### Short problem
Extract, unchanged, every line from the top of the material below through the line with "clear_mm: float = 0.1", and no more.

+ + + + +

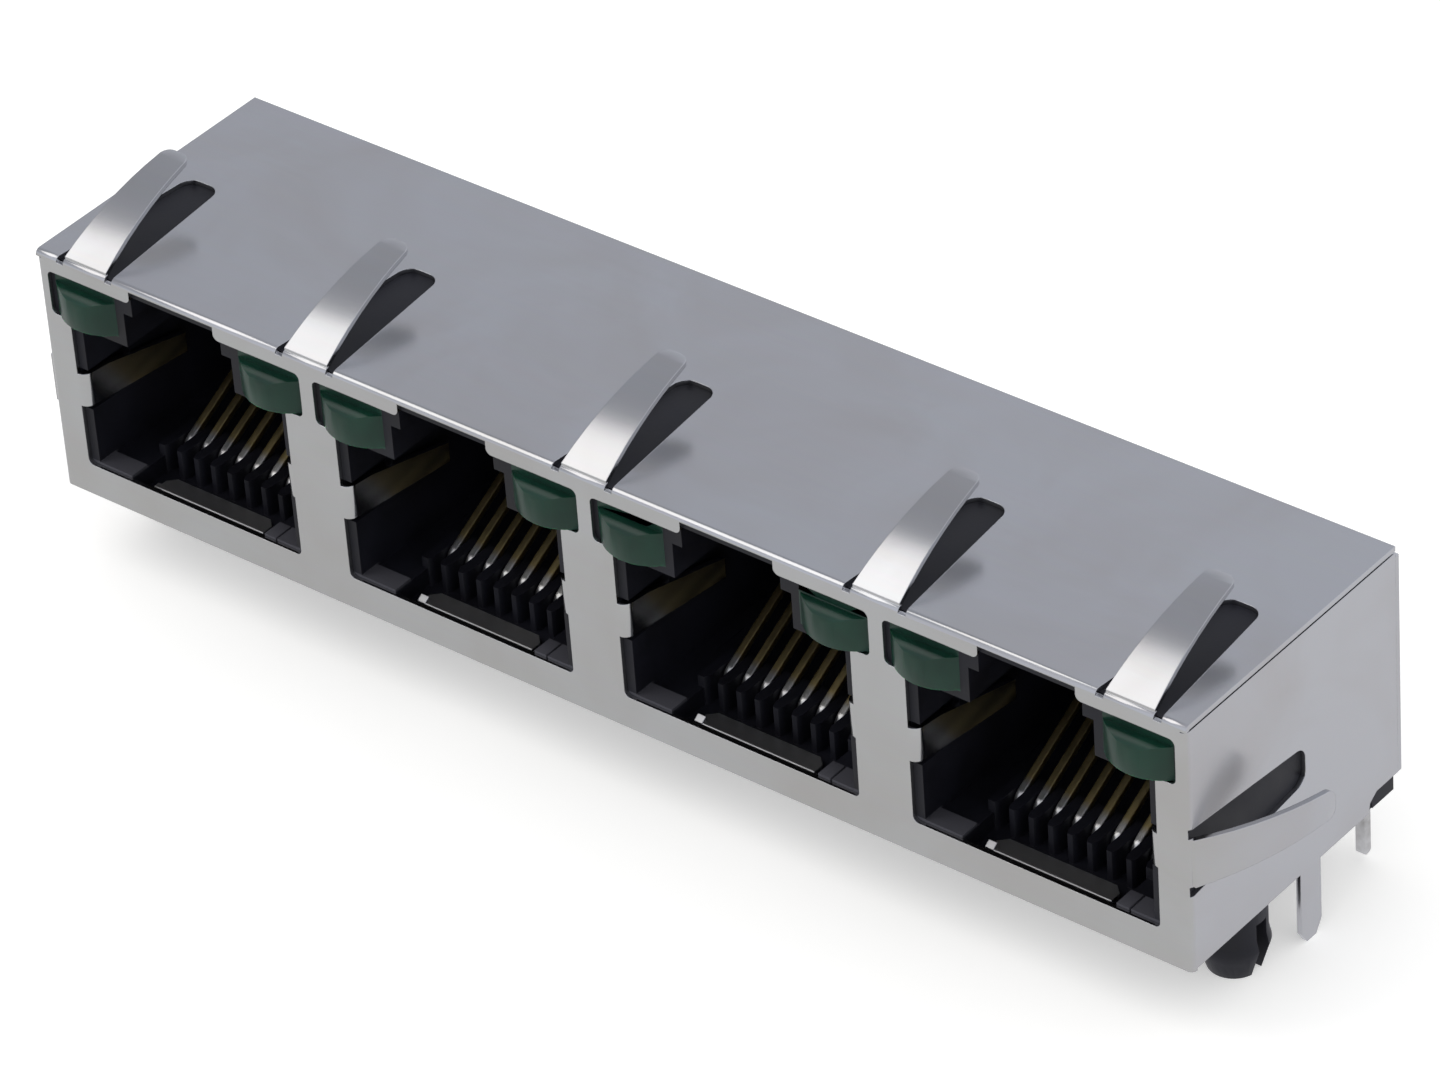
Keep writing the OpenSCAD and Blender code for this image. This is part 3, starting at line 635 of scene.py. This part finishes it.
@dataclass
class FoldedLips(SubAssembly):
    """The flattened edge of the front sheet's lip in each port, with its raised left corner.

    The leaf is the flat part and the ear is the corner that the blanking tool left raised. The ear's
    x is measured from the port's middle. In port 1 the ear stands up least.
    """

    pitch_mm: float = 15.7
    half_width_mm: float = 3.2
    front_mm: float = 0.93
    back_mm: float = 1.95
    under_mm: float = 0.98
    top_mm: float = 1.17
    corner_mm: float = 0.4
    coined_mm: float = 0.05
    coined_angle: float = 33.0
    ear_x_mm: Span = (-3.38, -2.93)
    ear_long_mm: float = 0.32
    ear_rise_mm: tuple[float, ...] = (0.02, 0.2, 0.2, 0.2)
    edge_mm: float = 0.02
    clear_mm: float = 0.1

    def slab(self, shape: bmesh.types.BMesh, low: Vector, high: Vector) -> list[bmesh.types.BMVert]:
        """Adds a block between two corners.

        Args:
            shape: The mesh that takes the block.
            low: The corner with the smallest coordinates, in millimetres.
            high: The opposite corner.

        Returns:
            The block's corners.
        """
        size = high - low
        middle = Matrix.Translation((low + high) * mm(0.5))
        stretch = Matrix.Diagonal((mm(size.x), mm(size.y), mm(size.z), 1.0))
        return bmesh.ops.create_cube(shape, size=1.0, matrix=middle @ stretch)["verts"]

    def coin(self, shape: bmesh.types.BMesh) -> None:
        """Presses a sloping land along the front upper edge.

        Args:
            shape: The mesh with the flat leaf.
        """
        angle = math.radians(self.coined_angle)
        cut = bmesh.ops.bisect_plane(
            shape,
            geom=shape.verts[:] + shape.edges[:] + shape.faces[:],
            plane_co=(0.0, mm(self.front_mm + self.coined_mm), mm(self.top_mm)),
            plane_no=(0.0, -math.sin(angle), math.cos(angle)),
            clear_outer=True,
        )
        rim = [part for part in cut["geom_cut"] if isinstance(part, bmesh.types.BMEdge)]
        bmesh.ops.edgeloop_fill(shape, edges=rim)

    def leaf(self, shape: bmesh.types.BMesh, middle_mm: float) -> None:
        """Forms the flat leaf of one port, with cut corners at the back and a coined front edge.

        Args:
            shape: The mesh that takes the leaf.
            middle_mm: The port's middle along X.
        """
        low = Vector((middle_mm - self.half_width_mm, self.front_mm, self.under_mm))
        high = Vector((middle_mm + self.half_width_mm, self.back_mm, self.top_mm))
        self.slab(shape, low, high)
        upright = [
            edge
            for edge in shape.edges
            if abs(edge.verts[0].co.z - edge.verts[1].co.z) > mm(self.clear_mm)
            and edge.verts[0].co.y > mm(self.front_mm + self.clear_mm)
        ]
        bmesh.ops.bevel(
            shape,
            geom=upright,
            offset=mm(self.corner_mm),
            segments=1,
            profile=BEVEL_PROFILE,
            affect="EDGES",
            material=-1,
        )
        self.coin(shape)

    def ear(self, shape: bmesh.types.BMesh, middle_mm: float, rise_mm: float) -> None:
        """Forms the raised left corner, whose top slopes to the front.

        Args:
            shape: The mesh that takes the corner.
            middle_mm: The port's middle along X.
            rise_mm: How far its back edge stands up.
        """
        low = Vector((middle_mm + self.ear_x_mm[0], self.front_mm, self.under_mm))
        high = Vector((middle_mm + self.ear_x_mm[1], self.front_mm + self.ear_long_mm, self.top_mm))
        raised = [
            corner
            for corner in self.slab(shape, low, high)
            if corner.co.z > mm(self.under_mm + self.clear_mm)
            and corner.co.y > mm(self.front_mm + self.clear_mm)
        ]
        bmesh.ops.translate(shape, verts=raised, vec=(0.0, 0.0, mm(rise_mm)))

    def add_pieces(self) -> None:
        """Makes one lip edge for each port and lets it ride with the jack."""
        for port in PORTS:
            middle_mm = (port - (PORT_COUNT + 1) / 2) * self.pitch_mm
            shape = bmesh.new()
            self.leaf(shape, middle_mm)
            self.ear(shape, middle_mm, self.ear_rise_mm[port - 1])
            bmesh.ops.bevel(
                shape,
                geom=shape.edges[:],
                offset=mm(self.edge_mm),
                segments=2,
                profile=BEVEL_PROFILE,
                affect="EDGES",
                material=-1,
            )
            bmesh.ops.recalc_face_normals(shape, faces=shape.faces[:])
            mesh = bpy.data.meshes.new(f"lip_edge_{port}")
            shape.to_mesh(mesh)
            shape.free()
            mesh.materials.append(self.finish.ready())
            piece = bpy.data.objects.new(f"lip_edge_{port}", mesh)
            bpy.context.scene.collection.objects.link(piece)
            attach(piece, RELEASE_BODY)
            log.info("%s: made %s with %d faces", self.title, piece.name, len(mesh.polygons))


@dataclass
class Studio:
    """Camera, floor, surrounding light and one soft lamp.

    The camera's place, turn and lens are those of the photograph, worked out from the straight edges
    of the front sheet. Reflections show the floor and the sky at levels of their own, called mirrored.
    """

    camera_mm: Triple = (179.086, -197.262, 201.706)
    camera_turn: Triple = (54.0396, 3.548, 38.4368)
    lens_mm: float = 191.9
    sensor_mm: float = 36.0
    seen_mm: Span = (10.0, 8000.0)
    floor_z_mm: float = -3.6
    floor_half_mm: float = 1500.0
    paper_tint: str = "#EDEDEC"
    paper_lift: float = 0.42
    mirrored_share: float = 0.8
    mirrored_near: str = "#E4E4E3"
    mirrored_far: str = "#E8E8EE"
    mirrored_y_mm: Span = (-4.0, 6.0)
    mirrored_x_mm: Span = (-40.0, 22.0)
    mirrored_level: Span = (0.96, 1.04)
    mirrored_sky: tuple[Span, ...] = (
        (0.0, 0.95), (0.35, 0.9), (0.5, 0.73), (0.6, 0.65), (0.74, 0.54), (0.88, 0.46), (1.0, 0.43)
    )
    mirrored_sky_shift: float = 0.53
    sky_strength: float = 0.85
    sky_tint: str = "#F1F4FF"
    lamp_direction: Triple = (-0.53, -0.33, 0.78)
    lamp_distance_mm: float = 700.0
    lamp_side_mm: float = 400.0
    lamp_aim_mm: Triple = (0.0, 7.0, 6.0)
    lamp_radiance: float = 1.44
    lamp_tint: str = "#FFFBF6"

    def camera(self) -> None:
        """Sets up the camera at the photograph's viewing angle."""
        data = bpy.data.cameras.new("camera")
        data.lens = self.lens_mm
        data.sensor_width = self.sensor_mm
        data.clip_start = mm(self.seen_mm[0])
        data.clip_end = mm(self.seen_mm[1])
        camera = bpy.data.objects.new("camera", data)
        bpy.context.scene.collection.objects.link(camera)
        turn = Euler([math.radians(angle) for angle in self.camera_turn]).to_matrix().to_4x4()
        camera.matrix_world = Matrix.Translation([mm(value) for value in self.camera_mm]) @ turn
        bpy.context.scene.camera = camera

    def floor(self) -> None:
        """Lays a pale floor that the jack's tails and pegs stand on."""
        shape = bmesh.new()
        bmesh.ops.create_grid(
            shape,
            x_segments=1,
            y_segments=1,
            size=mm(self.floor_half_mm),
            matrix=Matrix.Translation((0, 0, mm(self.floor_z_mm))),
        )
        mesh = bpy.data.meshes.new("floor")
        shape.to_mesh(mesh)
        shape.free()
        floor = bpy.data.objects.new("floor", mesh)
        bpy.context.scene.collection.objects.link(floor)
        mesh.materials.append(self.paper())

    def paper(self) -> Material:
        """Makes the floor's matt white paper, which shows as white to the camera and keeps the shadow.

        A camera below the floor sees through it, so the jack's underside can be looked at.

        Returns:
            The material.
        """
        material = bpy.data.materials.new("white_paper")
        material.use_nodes = True
        tree = material.node_tree
        tree.nodes.clear()
        path = add_node(tree, "ShaderNodeLightPath")
        lift = add_node(tree, "ShaderNodeMath", {"operation": "MULTIPLY"}, {
            0: path.outputs["Is Camera Ray"],
            1: self.paper_lift,
        })
        matt = add_node(tree, "ShaderNodeBsdfPrincipled", inputs={
            "Base Color": linear(self.paper_tint),
            "Roughness": 0.9,
            "Specular IOR Level": 0.1,
            "Emission Color": grey(1.0),
            "Emission Strength": lift.outputs["Value"],
        })
        share = add_node(tree, "ShaderNodeMath", {"operation": "MULTIPLY"}, {
            0: path.outputs["Is Glossy Ray"],
            1: self.mirrored_share,
        })
        both = add_node(tree, "ShaderNodeMixShader", inputs={
            0: share.outputs["Value"],
            1: matt.outputs["BSDF"],
            2: self.mirrored_floor(tree),
        })
        side = add_node(tree, "ShaderNodeNewGeometry")
        under = add_node(tree, "ShaderNodeMath", {"operation": "MULTIPLY"}, {
            0: path.outputs["Is Camera Ray"],
            1: side.outputs["Backfacing"],
        })
        clear = add_node(tree, "ShaderNodeBsdfTransparent")
        shown = add_node(tree, "ShaderNodeMixShader", inputs={
            0: under.outputs["Value"],
            1: both.outputs["Shader"],
            2: clear.outputs["BSDF"],
        })
        add_node(tree, "ShaderNodeOutputMaterial", inputs={"Surface": shown.outputs["Shader"]})
        return material

    def mirrored_floor(self, tree: NodeTree) -> NodeSocket:
        """Makes the floor as reflections show it: cooler towards the back and brighter to the right.

        Args:
            tree: The paper's tree.

        Returns:
            The shader's socket.
        """
        place = add_node(tree, "ShaderNodeTexCoord")
        axes = add_node(tree, "ShaderNodeSeparateXYZ", inputs={"Vector": place.outputs["Object"]})
        back = add_node(tree, "ShaderNodeMapRange", inputs={
            "Value": axes.outputs["Y"],
            "From Min": mm(self.mirrored_y_mm[0]),
            "From Max": mm(self.mirrored_y_mm[1]),
        })
        shade = add_node(tree, "ShaderNodeMix", {"data_type": "RGBA"}, {
            0: back.outputs["Result"],
            6: linear(self.mirrored_near),
            7: linear(self.mirrored_far),
        })
        along = add_node(tree, "ShaderNodeMapRange", inputs={
            "Value": axes.outputs["X"],
            "From Min": mm(self.mirrored_x_mm[0]),
            "From Max": mm(self.mirrored_x_mm[1]),
            "To Min": self.mirrored_level[0],
            "To Max": self.mirrored_level[1],
        })
        even = add_node(tree, "ShaderNodeEmission", inputs={
            "Color": shade.outputs[2],
            "Strength": along.outputs["Result"],
        })
        return even.outputs["Emission"]

    def sky(self) -> None:
        """Fills the studio with even light and shows white to the camera."""
        world = bpy.data.worlds.new("studio")
        bpy.context.scene.world = world
        world.use_nodes = True
        tree = world.node_tree
        tree.nodes.clear()
        path = add_node(tree, "ShaderNodeLightPath")
        seen = add_node(tree, "ShaderNodeMix", {"data_type": "RGBA"}, {
            0: path.outputs["Is Glossy Ray"],
            6: grey(self.sky_strength),
            7: self.mirrored_walls(tree),
        })
        shown = add_node(tree, "ShaderNodeMix", {"data_type": "RGBA"}, {
            0: path.outputs["Is Camera Ray"],
            6: seen.outputs[2],
            7: grey(1.0),
        })
        light = add_node(tree, "ShaderNodeBackground", inputs={"Color": shown.outputs[2], "Strength": 1.0})
        add_node(tree, "ShaderNodeOutputWorld", inputs={"Surface": light.outputs["Background"]})

    def mirrored_walls(self, tree: NodeTree) -> NodeSocket:
        """Makes the sky as reflections show it: cool, bright low down and to the right, darker overhead.

        Args:
            tree: The world's tree.

        Returns:
            The colour's socket.
        """
        direction = add_node(tree, "ShaderNodeTexCoord")
        axes = add_node(tree, "ShaderNodeSeparateXYZ", inputs={"Vector": direction.outputs["Generated"]})
        aside = add_node(tree, "ShaderNodeMath", {"operation": "ADD"}, {
            0: axes.outputs["X"],
            1: self.mirrored_sky_shift,
        })
        height = add_node(tree, "ShaderNodeMath", {"operation": "SUBTRACT"}, {
            0: axes.outputs["Z"],
            1: aside.outputs["Value"],
        })
        walls = add_node(tree, "ShaderNodeValToRGB", inputs={"Fac": height.outputs["Value"]}, stops=[
            (position, grey(level)) for position, level in self.mirrored_sky
        ])
        cool = add_node(tree, "ShaderNodeMix", {"data_type": "RGBA", "blend_type": "MULTIPLY"}, {
            0: 1.0,
            6: walls.outputs["Color"],
            7: linear(self.sky_tint),
        })
        return cool.outputs[2]

    def lamp(self) -> None:
        """Hangs a square soft lamp that faces the jack, with a radiance at which 1 is white."""
        data = bpy.data.lights.new("key_softbox", "AREA")
        data.shape = "SQUARE"
        data.size = mm(self.lamp_side_mm)
        data.energy = self.lamp_radiance * math.pi * mm(self.lamp_side_mm) ** 2
        data.color = linear(self.lamp_tint)[:3]
        lamp = bpy.data.objects.new("key_softbox", data)
        bpy.context.scene.collection.objects.link(lamp)
        towards = Vector(self.lamp_direction).normalized()
        aim = Vector([mm(value) for value in self.lamp_aim_mm])
        lamp.location = aim + towards * mm(self.lamp_distance_mm)
        lamp.rotation_euler = towards.to_track_quat("Z", "Y").to_euler()

    def build(self) -> None:
        """Sets up the camera, the floor and the light."""
        self.camera()
        self.floor()
        self.sky()
        self.lamp()
        log.info("studio: camera, floor, sky and lamp are in place")


def main() -> None:
    """Sets up the studio and then builds the sub-assemblies in order."""
    logging.basicConfig(level=logging.INFO, format="%(message)s")
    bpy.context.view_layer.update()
    Studio().build()
    sheet = TinPlatedSheet()
    flattened = TinPlatedSheet("tin_plated_steel_flattened_matt", roughness=(0.36, 0.46))
    Shield("shield", sheet, Softening(width_mm=0.05)).dress()
    FoldedLips("folded lips", flattened).add_pieces()
    Mouldings("mouldings", MouldedPolyester(), Softening(width_mm=0.035)).dress()
    Contacts("contacts", PlatedContact(), Softening(width_mm=0.09)).dress()
    Lights("lights", TintedResin(), Softening(width_mm=0.08, segments=3)).dress()
    LightLeads("light leads", TinnedLead(), Softening(width_mm=0.05)).dress()
    bpy.context.scene.view_settings.view_transform = "Standard"


if __name__ == "__main__":
    main()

+ + + + +

### Written solution
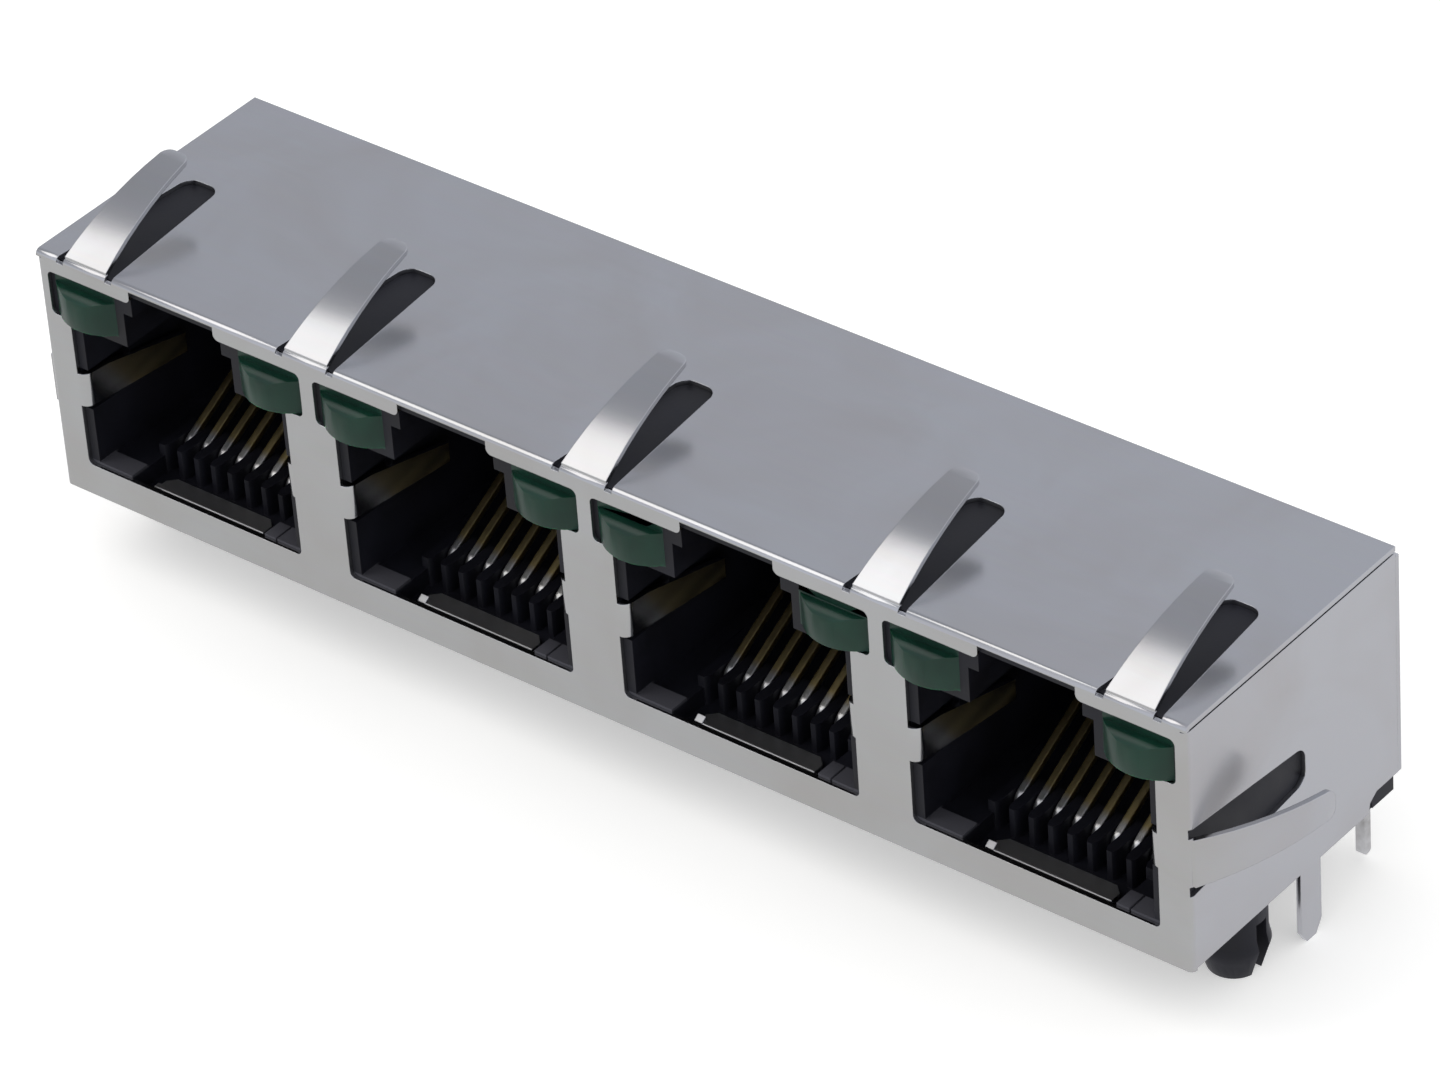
Keep writing the OpenSCAD and Blender code for this image. This is part 3, starting at line 635 of scene.py. This part finishes it.
@dataclass
class FoldedLips(SubAssembly):
    """The flattened edge of the front sheet's lip in each port, with its raised left corner.

    The leaf is the flat part and the ear is the corner that the blanking tool left raised. The ear's
    x is measured from the port's middle. In port 1 the ear stands up least.
    """

    pitch_mm: float = 15.7
    half_width_mm: float = 3.2
    front_mm: float = 0.93
    back_mm: float = 1.95
    under_mm: float = 0.98
    top_mm: float = 1.17
    corner_mm: float = 0.4
    coined_mm: float = 0.05
    coined_angle: float = 33.0
    ear_x_mm: Span = (-3.38, -2.93)
    ear_long_mm: float = 0.32
    ear_rise_mm: tuple[float, ...] = (0.02, 0.2, 0.2, 0.2)
    edge_mm: float = 0.02
    clear_mm: float = 0.1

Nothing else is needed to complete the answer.